The current watchlist is made up of approximately 400,000 people. These are suspected terrorist as well as suspected bankers and money folk who subsidize terrorism. Of this universe of 400,000 the “No Fly List” is a small subset made up of only about 3,400 individuals including 170 U.S. persons.

This “No Fly List” is the list we interface with when purchasing a ticket on an airline, when boarding aircraft either domestically or bound for the U.S. The larger list is used by a handful of federal agencies and local law enforcement personnel whenever background checks are performed during routine traffic stops or arrests.

Over the past year, 19,000 hits to the larger Terrorist Screening Center list were positively matched to the list. This does not always result in arrest. Many times law enforcement is simply tracking suspects in hopes that they lead to other members of the suspected terrorism network.

Timothy Healy, the director of the Terrorist Screening Center (TSC), run by the FBI, testified on December 9th regarding the current state of the Terrorist Watchlist.

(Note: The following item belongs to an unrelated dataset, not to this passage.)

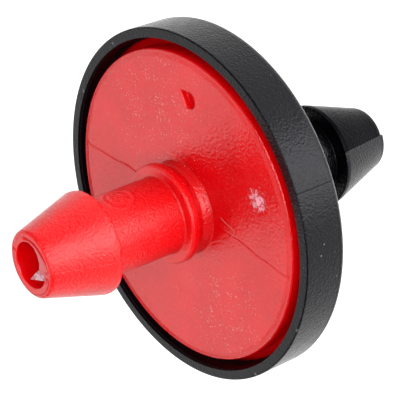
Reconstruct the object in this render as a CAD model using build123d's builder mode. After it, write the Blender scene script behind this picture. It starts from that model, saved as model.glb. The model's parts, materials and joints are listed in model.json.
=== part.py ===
from build123d import *
import os
from math import acos, cos, degrees, radians, sin

# Pressure-compensating drip emitter for a micro-irrigation line, in three pieces:
#   barbed_cup     shallow cup whose stem and barb push into a punched supply pipe
#   diaphragm      loose silicone disc that throttles the water as its pressure rises
#   outlet_cover   disc with a labyrinth underneath and a barbed stem for the dripper tube
# Millimetres.  +Z runs up the axis, the way the water goes.  The origin is on the axis, on the
# seat under the cup's hub, which comes down on the outside of the supply pipe.

# ---------------------------------------------------------------- driving dimensions
# cup
cup_diameter = 20.0
cup_depth = 2.65                # back face to rim
rim_width = 0.57                # flat ring round the mouth
floor_thickness = 0.75
cup_back_round = 0.30
cup_front_round = 0.08
seat_hub_radius = 2.80          # hub under the cup, which seats on the pipe
seat_hub_height = 1.00
seat_hub_fillet = 0.20

# inlet stem and barb
inlet_bore_radius = 1.10
inlet_neck_radius = 2.12
inlet_neck_length = 6.05        # seat to the barb's ledge
inlet_crest_radius = 3.00
inlet_cone_length = 4.20        # ledge to tip
inlet_tip_radius = 1.85
inlet_tip_round = 0.40
crest_land = 0.25               # short cylinder at the widest part of both barbs

# mouth of the cup and the snap bead that holds the cover down
mouth_lip = 0.10                # height of the plain lip above the relief groove
relief_width = 0.12
relief_depth = 0.10
bead_height = 0.18              # how far the bead stands in from the wall
bead_width = 0.30
snap_gap = 0.02                 # bead's shoulder to the cover's flange
flange_fit = 0.02               # radial gap between the flange and the cup's wall

# cover
mouth_gap = 0.59                # ring-shaped gap between the cup's lip and the cover's face
face_recess = 0.05              # the face lies this far below the rim
face_round = 0.12
flange_height = 0.70
skirt_width = 1.50              # wall that stands on the cup's floor round the diaphragm
hub_radius = 2.63
hub_height = 0.98
collar_radius = 2.80
collar_width = 0.52
collar_round = 0.16
hub_fillet = 0.10

# outlet stem and barb
outlet_bore_radius = 1.25
outlet_neck_radius = 2.17
outlet_neck_length = 4.66       # collar to the barb's ledge
outlet_crest_radius = 2.85
outlet_cone_length = 3.79       # ledge to tip
outlet_tip_radius = 1.80
outlet_tip_round = 0.28

# diaphragm and the room it moves in
diaphragm_thickness = 0.45
diaphragm_rim_gap = 0.15        # radial gap to the cover's skirt
diaphragm_travel = 0.12
rest_gap = 0.015                # left above and below the diaphragm at the ends of its travel
support_rib_height = 0.15
support_rib_width = 0.50
support_rib_count = 12
rib_inner_radius = 1.90
rib_end_gap = 0.80              # rib's outer end to the cover's skirt

# labyrinth under the cover
labyrinth_depth = 0.40
outer_land = 1.00               # sealing ring outside the channel
channel_width = 2.00
inner_land = 0.80               # sealing ring inside the channel
divider_angle = 16.0            # solid stretch between the channel's two ends, degrees
feed_angle = 30.0               # toothless bay where the filter slots open, degrees
exit_angle = 8.0                # toothless bay at the passage to the chamber, degrees
tooth_pitch = 1.45              # along the channel's middle, between teeth on one side
tooth_height = 1.15
tooth_root = 0.72
tooth_tip = 0.26
filter_slot_count = 5
filter_slot_width = 0.28
filter_slot_pitch = 0.56
slot_overrun = 0.10             # how far slots and teeth run into what they join
exit_width = 0.60               # passage from the channel's end to the regulating chamber
weir_width = 0.55               # ring round the outlet, which the diaphragm closes on
weir_drop = 0.10                # how far the weir's top lies below the sealing rings
weir_slit_width = 0.30
weir_slit_depth = 0.12

# marks on the face
mark_edge_gap = 2.13            # middle of both marks to the face's edge
index_angle = 88.8              # where the plain drop-shaped index recess lies, degrees
index_bulb_radius = 0.42        # the drop's round end
index_reach = 0.82              # middle of the round end to the drop's point
index_heading = 158.3           # which way the point lies, degrees
index_depth = 0.30
gate_angle = 29.0               # where the plastic was injected, degrees
gate_recess_radius = 0.80
gate_recess_depth = 0.06
gate_stub_radius = 0.30
gate_stub_height = 0.05

# ---------------------------------------------------------------- derived sizes
cup_radius = cup_diameter / 2
back_z = seat_hub_height
floor_z = back_z + floor_thickness
rim_z = back_z + cup_depth
wall_radius = cup_radius - rim_width
inlet_ledge_z = -inlet_neck_length
inlet_tip_z = inlet_ledge_z - inlet_cone_length

flange_radius = wall_radius - flange_fit
flange_top_z = floor_z + flange_height
bead_low_z = flange_top_z + snap_gap
skirt_inner_radius = flange_radius - skirt_width
face_radius = wall_radius - mouth_gap
face_z = rim_z - face_recess
mark_radius = face_radius - mark_edge_gap

rib_top_z = floor_z + support_rib_height
diaphragm_low_z = rib_top_z + rest_gap
land_z = diaphragm_low_z + diaphragm_thickness + diaphragm_travel + rest_gap
diaphragm_radius = skirt_inner_radius - diaphragm_rim_gap
rib_outer_radius = skirt_inner_radius - rib_end_gap

collar_low_z = face_z + hub_height
collar_top_z = collar_low_z + collar_width
outlet_ledge_z = collar_top_z + outlet_neck_length
outlet_tip_z = outlet_ledge_z + outlet_cone_length

channel_outer = skirt_inner_radius - outer_land
channel_inner = channel_outer - channel_width
channel_middle = (channel_outer + channel_inner) / 2
chamber_radius = channel_inner - inner_land
weir_radius = outlet_bore_radius + weir_width
toothed_angle = 360 - divider_angle - feed_angle - exit_angle
teeth_per_side = int(radians(toothed_angle) * channel_middle / tooth_pitch)
tooth_step = toothed_angle / teeth_per_side


def at(radius, angle):
    """The point at a radius and an angle in degrees."""
    return (radius * cos(radians(angle)), radius * sin(radians(angle)))


def ring_edges(part, radius, height):
    """The circular edges of one radius at one height."""
    return [
        edge
        for edge in part.edges().filter_by(GeomType.CIRCLE)
        if abs(edge.radius - radius) < 1e-4 and abs(edge.center(CenterOf.MASS).Z - height) < 1e-4
    ]


def tooth(root_radius, direction, angle):
    """A labyrinth tooth as a polygon in the current sketch.  Its root is sunk in the channel's
    wall, and direction is +1 for a tooth that points outwards and -1 for one that points in."""
    sunk = root_radius - direction * slot_overrun
    tip = root_radius + direction * tooth_height
    root_half = degrees(tooth_root / 2 / root_radius)
    tip_half = degrees(tooth_tip / 2 / tip)
    Polygon(
        at(sunk, angle - root_half),
        at(tip, angle - tip_half),
        at(tip, angle + tip_half),
        at(sunk, angle + root_half),
        align=None,
        mode=Mode.SUBTRACT,
    )


os.makedirs("parts", exist_ok=True)

# ---------------------------------------------------------------- barbed cup
with BuildPart() as barbed_cup:
    with BuildSketch(Plane.XZ):
        with BuildLine():
            Polyline(
                (inlet_bore_radius, inlet_tip_z),
                (inlet_tip_radius, inlet_tip_z),
                (inlet_crest_radius, inlet_ledge_z - crest_land),
                (inlet_crest_radius, inlet_ledge_z),
                (inlet_neck_radius, inlet_ledge_z),
                (inlet_neck_radius, 0),
                (seat_hub_radius, 0),
                (seat_hub_radius, back_z),
                (cup_radius, back_z),
                (cup_radius, rim_z),
                (wall_radius, rim_z),
                (wall_radius, rim_z - mouth_lip),
                (wall_radius + relief_depth, rim_z - mouth_lip),
                (wall_radius, rim_z - mouth_lip - relief_width),
                (wall_radius, bead_low_z + bead_width),
                (wall_radius - bead_height, bead_low_z + bead_width / 3),
                (wall_radius - bead_height, bead_low_z),
                (wall_radius, bead_low_z),
                (wall_radius, floor_z),
                (inlet_bore_radius, floor_z),
                close=True,
            )
        make_face()
    revolve(axis=Axis.Z)

    # ribs that hold the diaphragm off the floor, so that water can spread under it
    with BuildSketch(Plane.XY.offset(floor_z)):
        rib_length = rib_outer_radius - rib_inner_radius
        with PolarLocations(rib_inner_radius + rib_length / 2, support_rib_count):
            Rectangle(rib_length, support_rib_width)
    extrude(amount=support_rib_height)

    fillet(ring_edges(barbed_cup, inlet_tip_radius, inlet_tip_z), inlet_tip_round)
    fillet(ring_edges(barbed_cup, seat_hub_radius, back_z), seat_hub_fillet)
    fillet(ring_edges(barbed_cup, cup_radius, back_z), cup_back_round)
    fillet(ring_edges(barbed_cup, cup_radius, rim_z), cup_front_round)
barbed_cup.part.label = "barbed_cup"
export_step(barbed_cup.part, "parts/barbed_cup.step")

# ---------------------------------------------------------------- diaphragm
with BuildPart() as diaphragm:
    with BuildSketch(Plane.XY.offset(diaphragm_low_z)):
        Circle(diaphragm_radius)
    extrude(amount=diaphragm_thickness)
diaphragm.part.label = "diaphragm"
export_step(diaphragm.part, "parts/diaphragm.step")

# ---------------------------------------------------------------- outlet cover
index_x, index_y = at(mark_radius, index_angle)
# the drop's straight sides touch its round end this far, in degrees, from the line to its point
index_touch = degrees(acos(index_bulb_radius / index_reach))


def on_index(distance, heading):
    """The point at a distance and a heading from the middle of the index recess's round end."""
    x, y = at(distance, heading)
    return (index_x + x, index_y + y)


with BuildPart() as outlet_cover:
    with BuildSketch(Plane.XZ):
        with BuildLine():
            Polyline(
                (outlet_bore_radius, land_z),
                (skirt_inner_radius, land_z),
                (skirt_inner_radius, floor_z),
                (flange_radius, floor_z),
                (flange_radius, flange_top_z),
                (face_radius, flange_top_z),
                (face_radius, face_z),
                (hub_radius, face_z),
                (hub_radius, collar_low_z),
                (collar_radius, collar_low_z),
                (collar_radius, collar_top_z),
                (outlet_neck_radius, collar_top_z),
                (outlet_neck_radius, outlet_ledge_z),
                (outlet_crest_radius, outlet_ledge_z),
                (outlet_crest_radius, outlet_ledge_z + crest_land),
                (outlet_tip_radius, outlet_tip_z),
                (outlet_bore_radius, outlet_tip_z),
                close=True,
            )
        make_face()
    revolve(axis=Axis.Z)

    fillet(ring_edges(outlet_cover, outlet_tip_radius, outlet_tip_z), outlet_tip_round)
    fillet(ring_edges(outlet_cover, collar_radius, collar_top_z), collar_round)
    fillet(ring_edges(outlet_cover, hub_radius, face_z), hub_fillet)
    fillet(ring_edges(outlet_cover, face_radius, face_z), face_round)

    # labyrinth channel with its teeth, the filter slots that feed it and the passage out of it
    with BuildSketch(Plane.XY.offset(land_z)):
        Circle(channel_outer)
        Circle(channel_inner, mode=Mode.SUBTRACT)
        divider_half = divider_angle / 2
        Polygon(
            (0, 0),
            at(2 * channel_outer, -divider_half),
            at(2 * channel_outer, divider_half),
            align=None,
            mode=Mode.SUBTRACT,
        )
        for index in range(teeth_per_side):
            start = divider_half + feed_angle + index * tooth_step
            tooth(channel_outer, -1, start + tooth_step * 0.25)
            tooth(channel_inner, +1, start + tooth_step * 0.75)
        with Locations(Rotation(0, 0, divider_half + feed_angle / 2)):
            with Locations((channel_outer + outer_land / 2, 0)):
                with GridLocations(0, filter_slot_pitch, 1, filter_slot_count):
                    Rectangle(outer_land + 2 * slot_overrun, filter_slot_width)
        with Locations(Rotation(0, 0, -divider_half - exit_angle / 2)):
            with Locations((channel_inner - inner_land / 2, 0)):
                Rectangle(inner_land + 2 * slot_overrun, exit_width)
    extrude(amount=labyrinth_depth, mode=Mode.SUBTRACT)

    # regulating chamber round the weir
    with BuildSketch(Plane.XY.offset(land_z)):
        Circle(chamber_radius)
        Circle(weir_radius, mode=Mode.SUBTRACT)
    extrude(amount=labyrinth_depth, mode=Mode.SUBTRACT)
    with BuildSketch(Plane.XY.offset(land_z)):
        Circle(weir_radius)
    extrude(amount=weir_drop, mode=Mode.SUBTRACT)
    with BuildSketch(Plane.XY.offset(land_z)):
        with Locations((weir_radius - weir_width / 2, 0)):
            Rectangle(weir_width + 2 * slot_overrun, weir_slit_width)
    extrude(amount=weir_drop + weir_slit_depth, mode=Mode.SUBTRACT)

    # drop-shaped index recess in the face
    with BuildSketch(Plane.XY.offset(face_z)):
        with BuildLine():
            index_point = on_index(index_reach, index_heading)
            index_left = on_index(index_bulb_radius, index_heading + index_touch)
            index_far = on_index(index_bulb_radius, index_heading + 180)
            index_right = on_index(index_bulb_radius, index_heading - index_touch)
            Line(index_point, index_left)
            ThreePointArc(index_left, index_far, index_right)
            Line(index_right, index_point)
        make_face()
    extrude(amount=-index_depth, mode=Mode.SUBTRACT)

    # gate recess and the stub that was left when the sprue was cut off
    with BuildSketch(Plane.XY.offset(face_z)):
        with Locations(at(mark_radius, gate_angle)):
            Circle(gate_recess_radius)
            Circle(gate_stub_radius, mode=Mode.SUBTRACT)
    extrude(amount=-gate_recess_depth, mode=Mode.SUBTRACT)
    with BuildSketch(Plane.XY.offset(face_z - gate_recess_depth)):
        with Locations(at(mark_radius, gate_angle)):
            Circle(gate_stub_radius)
    extrude(amount=gate_recess_depth + gate_stub_height)
outlet_cover.part.label = "outlet_cover"
export_step(outlet_cover.part, "parts/outlet_cover.step")
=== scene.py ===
"""Drip emitter, the visual model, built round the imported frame.

The emitter is two mouldings and a silicone disc.  Each is one closed skin: an outline walked in the
radius-height half plane, carried round the axis on a fan of columns, and then worked over with marks,
mould lines and ribs.  Sizes are in millimetres until a piece is made, when they become metres.
"""

import json
import logging
from dataclasses import dataclass
from enum import Enum, IntEnum, auto
from typing import Callable

import bpy
import numpy as np
from mathutils import Matrix, Vector


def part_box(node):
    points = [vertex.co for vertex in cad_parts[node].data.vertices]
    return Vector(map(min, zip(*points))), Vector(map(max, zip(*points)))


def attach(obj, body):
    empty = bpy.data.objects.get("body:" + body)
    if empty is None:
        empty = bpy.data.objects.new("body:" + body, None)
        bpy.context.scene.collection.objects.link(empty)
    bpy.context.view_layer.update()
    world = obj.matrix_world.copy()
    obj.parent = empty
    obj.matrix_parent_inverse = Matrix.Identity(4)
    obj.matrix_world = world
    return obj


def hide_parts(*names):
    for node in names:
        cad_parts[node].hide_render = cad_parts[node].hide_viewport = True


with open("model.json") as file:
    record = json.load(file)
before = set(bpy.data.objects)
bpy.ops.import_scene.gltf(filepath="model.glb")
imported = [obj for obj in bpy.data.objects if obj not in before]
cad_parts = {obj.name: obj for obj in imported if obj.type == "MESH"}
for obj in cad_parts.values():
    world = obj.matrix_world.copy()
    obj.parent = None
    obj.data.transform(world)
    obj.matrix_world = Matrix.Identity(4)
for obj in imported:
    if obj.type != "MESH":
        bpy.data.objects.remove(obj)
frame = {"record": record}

LOG = logging.getLogger("drip_emitter")
Array = np.ndarray
MM = 0.001


# ---------------------------------------------------------------- small formulas
def smooth_step(low: float, high: float, value: Array) -> Array:
    """0 below low, 1 above high, and the cubic 3t^2 - 2t^3 between."""
    t = np.clip((value - low) / (high - low), 0, 1)
    return t * t * (3 - 2 * t)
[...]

He provided a clear overview of his center.

Established in 2003, the TSC is a multi-agency center that connects the law enforcement communities with the Intelligence Community by consolidating information about known and suspected terrorists into a single Terrorist Screening Database, which is commonly referred to as the “Terrorist Watchlist.” The TSC facilitates terrorist screening operations, helps coordinate the law enforcement responses to terrorist encounters developed during the screening process, and captures intelligence information resulting from screening.

Of paramount significance is the TSC’s success in making this critical information accessible to the people who need it most – the law enforcement officers who patrol our streets, the Customs and Border Protection Officers who protect our borders, and our other domestic or foreign partners who conduct terrorist screening every day. In the six years since we began operations, the Terrorist Watchlist has become the world’s most comprehensive and widely shared database of terrorist identities. The current terrorist watchlisting and screening enterprise is an excellent example of interagency information sharing whose success is due to the superb collaborative efforts between the TSC, the FBI, the Department of Homeland Security (DHS), the Department of State, the Department of Defense, the National Counterterrorism Center (NCTC) and other members of the Intelligence Community.

As well as serving as the terrorist source for these federal and local law enforcement and bureaucracies, this list is shared with 17 different countries making it the most pervasive list of suspected terrorists in the world.

This list is impressive and has been culled from everything from fingerprints taken on battlefields in the Middle East, visa applications submitted to the State Department, traffic stops in remote localities, air travel records, passport applications, FBI records and more.

While advanced biometrics are not in use at land border crossings, the Terrorist Watchlist is fully operational and connected by computer networks directly to the mainframes at the FBI.